Prisoners with HIV/AIDS experienced regular abuse and denial of medical treatment and had fewer opportunities for visits with their children.

Although the law provides for treatment of HIV-positive persons, drug shortages, legal barriers, and lack of funds caused large gaps in treatment. In 2017 the Ministry of Health forbade the Federal AIDS Center in Moscow from dispensing antiretroviral drugs. The center served persons who could not get treatment at Moscow hospitals because they resided in the city without permanent registration.

On June 21, the Constitutional Court deemed it unconstitutional to prohibit HIV-positive parents from adopting children.

The Ministry of Justice continued to designate HIV-related NGOs as foreign agents; at least two such groups were so designated during the year (see section 2.b., Freedom of Association).
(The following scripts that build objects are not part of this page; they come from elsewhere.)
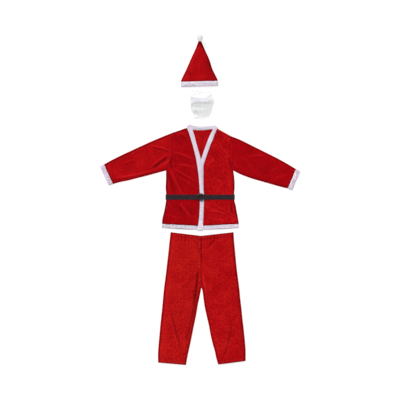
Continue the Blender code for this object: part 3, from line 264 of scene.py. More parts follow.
# ---------------------------------------------------------------- hat, from its band's bottom
HAT_EDGES = table(
    Edges,
    (0, -141, 133.5), (37.5, -142.5, 135), (50, -142, 132), (127.5, -105, 94.5),
    (202.5, -72, 70.5), (292.5, -31, 30.5), (330, -16.5, 14.5), (345, -11, 9), (360.5, -6.5, 5.5))
HAT_SKEW = 0.0085
HAT_BAND = 0.0375
HAT_TIP = 0.3585
TIP_RISES_FROM = 0.300
TIP_LIFT = 0.0155
POMPOM = Vector((0.0, 0.3660, 0.0240))
POMPOM_REACH = 0.0240
POMPOM_CORE = 0.0178
POMPOM_DRAWN = 1.16      # how much longer it is on the side of the hat
# Creases of no height only paint: a broad painted highlight on the left, and a painted highlight along
# the right edge by the tip, where the pompom's shadow falls.
HAT_CREASES = creases(
    (-150, -40, 0, 350, 0, 20, 0, 0.15), (34, 270, -8, 370, 0, 8, 0, 0.45),
    (-90, 128, -61, 75, -0.3, 5, -1.4, -0.4), (-106, 65, -78, 63, 5.3, 6, 1.6, 0.3),
    (44, 210, 90, 98, 4.9, 8, -1.6, -0.35), (-30, 278, -78, 150, 0.1, 9, 1.6, 0.2),
    (-52, 68, 68, 68, 4.5, 8, 1.4, 0.2), (-4, 203, -3, 98, 2.4, 7, 1, 0.1))

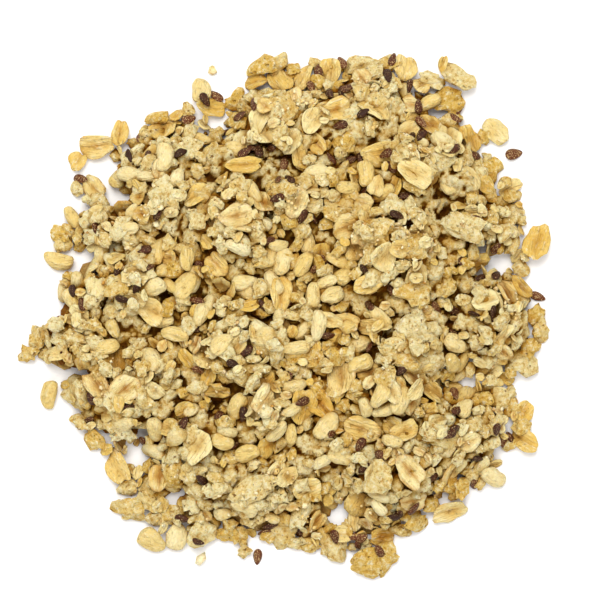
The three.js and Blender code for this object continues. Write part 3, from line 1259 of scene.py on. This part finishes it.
@dataclass
class Core:
    """The baked mass inside the heap, flat below: crust in the clusters, a bed between them darkened by
    painted shade.
    """

    rim: float = 4.5
    slope: float = 1.1
    deep: float = 6.0
    shallow: float = 0.7
    stamps: int = 3000
    stamp_length: Range = (3.0, 7.5)
    stamp_width: Range = (2.4, 4.6)
    granules: int = 5000
    granule_radius: Range = (0.5, 1.2)
    pit_depth: float = 1.8
    thinnest: float = 0.3
    gap_depth: float = 7.0
    gap_edge: float = 0.8
    least: float = 1.5
    foot: float = 0.6
    base: float = 0.4
    stamp_out: float = 0.55
    stamp_lean: float = 0.3
    granule_out: float = 0.4
    granule_lean: float = 0.5
    cavity: float = 0.8
    heights: Array = field(init=False)
    tones: Array = field(init=False)

    def bake(self, form: HeapForm) -> None:
        """Works out the core's upper surface.

        It lies below the heap's smooth form, deep between the clusters and close to it in them, and
        slopes down to the table inside the rim. Pieces that baked into it stand out as the caps of
        ellipsoids, each with a tone of its own, and are melted together by a narrow blur. Granules
        stand on them as smaller caps, the whole is rough, and pits open where a finer roughness is
        at its lowest.

        Args:
            form: The heap's form.
        """
        depth = self.deep + (self.shallow - self.deep) * form.cluster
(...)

Other Societal Violence or Discrimination

The lack of an internal passport often prevented homeless citizens from fully securing their legal rights and social services. Homeless persons faced barriers to obtaining legal documentation. Prior to the World Cup soccer tournament held in June and July, Moskovskiy Komsomolets reported that police rounded up homeless persons, beat them, and bussed them to camps and disused military bases.

Promotion of Acts of Discrimination

A homophobic campaign continued in state-controlled media in which officials, journalists, and others called LGBTI persons “perverts,” “sodomites,” and “abnormal” and conflated homosexuality with pedophilia. State-controlled media also promoted anti-Semitic conspiracies, such as the supposed control of the world economy by the Rothschild family.